Stefan Schmitt is is a project leader at Florida International University’s Global Forensic and Justice Center.
“Using other people's misery for some political end — even though the political end might be noble, right? — that's unethical," he said.
Showing the evidence to jurors though, Schmitt said, is essential for prosecutors.
“It really highlights the brutality of the use of such weapons,” he said. “When these weapons are designed to kill no matter where they hit you."
Schmitt has worked with the United Nations documenting war crimes around the world.
While he disagrees with using photos of victims to prove a point, he does acknowledge that there are historical examples of when it's been powerful.
He brought up the photo of the Vietnamese child Phan Thi Kim Phuc running naked after being burned by a napalm bomb in 1972.

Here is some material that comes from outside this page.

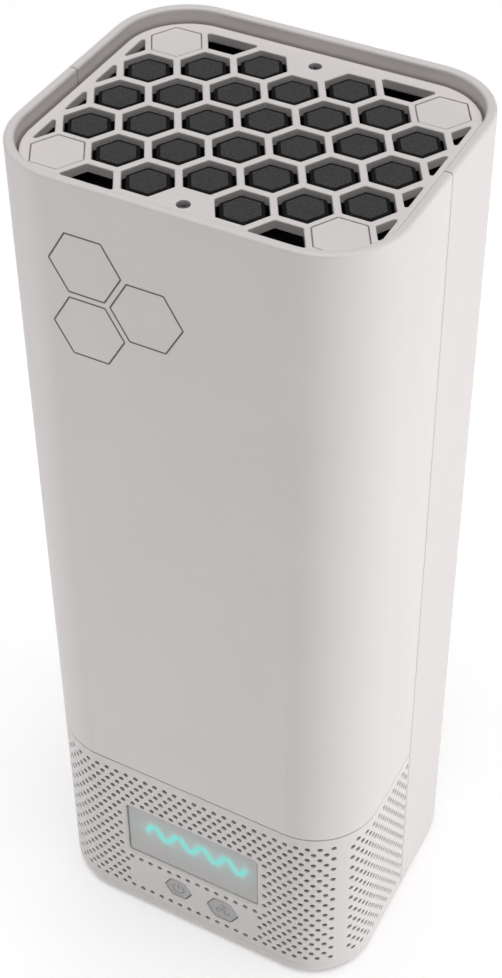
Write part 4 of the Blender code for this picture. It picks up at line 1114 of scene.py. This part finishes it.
def make_world():
    """Faint even light; looked at directly, it is a pale backdrop behind the floor's far edge."""
    world = bpy.data.worlds.new("studio")
    world.use_nodes = True
    tree = world.node_tree
    path = tree.nodes.new("ShaderNodeLightPath")
    strength = tree.nodes.new("ShaderNodeMapRange")
    strength.inputs["To Min"].default_value = WORLD_LIGHT
    strength.inputs["To Max"].default_value = WORLD_BACKDROP
    tree.links.new(path.outputs["Is Camera Ray"], strength.inputs["Value"])
    tree.links.new(strength.outputs["Result"], tree.nodes["Background"].inputs["Strength"])
    tree.nodes["Background"].inputs["Color"].default_value = (1.0, 1.0, 1.0, 1)
    bpy.context.scene.world = world


def make_lights():
    add_sun("overhead_light", **SUN)
    for name, card in CARDS.items():
        add_card(name, **card)


def make_camera():
    camera = bpy.data.cameras.new("camera")
    camera.lens, camera.sensor_width = CAMERA_LENS, 36.0
    camera.shift_x, camera.shift_y = 0.0, CAMERA_SHIFT_Y
    camera.clip_start, camera.clip_end = 0.05, 20.0
    made = bpy.data.objects.new("camera", camera)
    made.location = CAMERA_PLACE
    made.rotation_euler = [math.radians(a) for a in CAMERA_TURN]
    bpy.context.scene.collection.objects.link(made)
    bpy.context.scene.camera = made


def main():
    bpy.context.scene.view_settings.view_transform = "Standard"
    casing = casing_material()
    finishes = {
        "casing": casing,
        "key": key_material(),
        "window": lens_material(),
        "diffuser": diffuser_material(),
        "glow": glow_material(),
        "carbon": carbon_material(),
        "media": media_material(),
        "inner": inner_material(),
        "board": board_material(),
        "steel": steel_material(),
        "copper": copper_material(),
        "rubber": rubber_material(),
        "mesh": mesh_material(),
        "print": print_material("dark_print", (0.095, 0.092, 0.090)),
        "icon": print_material("key_print", (0.24, 0.24, 0.24)),
        # near-black carrier and trays: painted shade round the carbon pads
        "panel": carrier_painted_shade_material(),
    }
    dress_cad_nodes(finishes)
    make_front_cover(casing)
    make_rear_cover(casing)
    make_intake_band(casing)
    make_outlet_grille(casing)
    make_corner_plugs(casing)
    make_grille_screws(finishes["steel"])
    make_carbon_filter(finishes["panel"], finishes["carbon"])
    make_display(finishes["window"], finishes["glow"])
    make_keys(finishes["key"], finishes["icon"])
    make_front_lines(finishes["print"])
    make_power_socket(finishes["inner"])
    make_feet(finishes["rubber"])
    make_floor()
    make_world()
    make_lights()
    make_camera()


main()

“Her story told the story of Vietnam. If that image wouldn't have been published, there would have been much less outcry against the inherent inhumanity of that or any other war.”
Lorna Veraldi is a lawyer and a retired media law and ethics professor at FIU. She argued seeing graphic evidence could change people’s minds.
“The video of George Floyd's murder, which was a very hard-to-watch piece of video, I think really had an impact in helping people understand what police brutality and misconduct is," she said.
Veraldi said journalists have to weigh the need to inform the public about crimes with the potential harm it could do to a victim’s family.
Ultimately she’s in favor of the press being able to make the decision to publish graphic evidence.
“People don't really understand in the abstract in the way they understand in specific concrete detail," she said. "It's one thing to talk about the statistics of, for instance, gun violence. It's another thing to show people the actual consequences of that.”
In Florida, autopsy photos are exempt from public records law. So is police body camera footage from when officers respond to a mass shooting. That law was passed a year after the Parkland shooting.
Days after the 2018 shooting, several state lawmakers walked the halls and classrooms of the 1200 building. It helped lead to changes in Florida’s gun laws.
For Tony Montalto, the detailed descriptions of the carnage presented in trial should be enough for people to change their minds.
He just doesn't want his daughter to be remembered as a victim. Instead he chooses to remember who she was in life.
“Gina loved to do volunteer work, especially if it involved helping kids. She was also a Girl Scout and active in our local church," he said in court, reading his victim impact statement.
"Gina was known to all as an avid reader," he said. "One of her favorite quotations was, ‘I'm not choosing one of your paths. I'm making my own.’ She was indeed a very independent girl. Gina was not a bystander in her life. She was a vibrant participant."
Montalto's wife, Jennifer, also read a victim impact statement during the trial — as did families of the other 16 people killed that day.
The Montaltos formed Stand With Parkland to advocate for public safety reforms focused on the safety of children and staff at school.